SubCat-Extractor - Induction of Verb Subcategorisation from Dependency Parses
- Silke Scheible, Sabine Schulte im Walde, Marion Weller, Max Kisselew
The SubCat-Extractor is a tool to obtain verb subcategorisation data from parsed German corpora. It is based on a set of detailed rules that go beyond what is directly accessible in the parses. The extracted subcategorisation database is represented in a compact but linguistically detailed and flexible format, comprising various aspects of verb information, complement information and sentence information, within a one-line-per-clause style.
The input format required by the SubCat-Extractor is parsed text produced by Bernd Bohnet’s MATE dependency parser (Bohnet, 2010). The parses are defined according to the tab-separated CoNNL format. The extraction rules are specified for part-of-speech tags from the STTS tagset (Schiller et al., 1999) and syntactic functions from TIGER (Brants et al., 2004).
The verb subcategorisation databases that have so far been induced are listed here.

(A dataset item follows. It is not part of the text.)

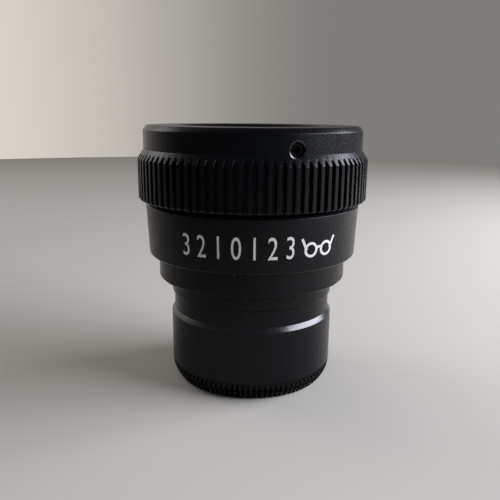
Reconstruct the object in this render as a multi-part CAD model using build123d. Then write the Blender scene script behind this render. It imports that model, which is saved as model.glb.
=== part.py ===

Silke Scheible, Sabine Schulte im Walde, Marion Weller, Max Kisselew
A Compact but Linguistically Detailed Database for German Verb Subcategorisation relying on Dependency Parses from a Web Corpus: Tool, Guidelines and Resource
In: Proceedings of the 8th Web as Corpus Workshop. Lancaster, UK, July 2013.
The SubCat-Extractor is freely available for education, research and other non-commercial purposes.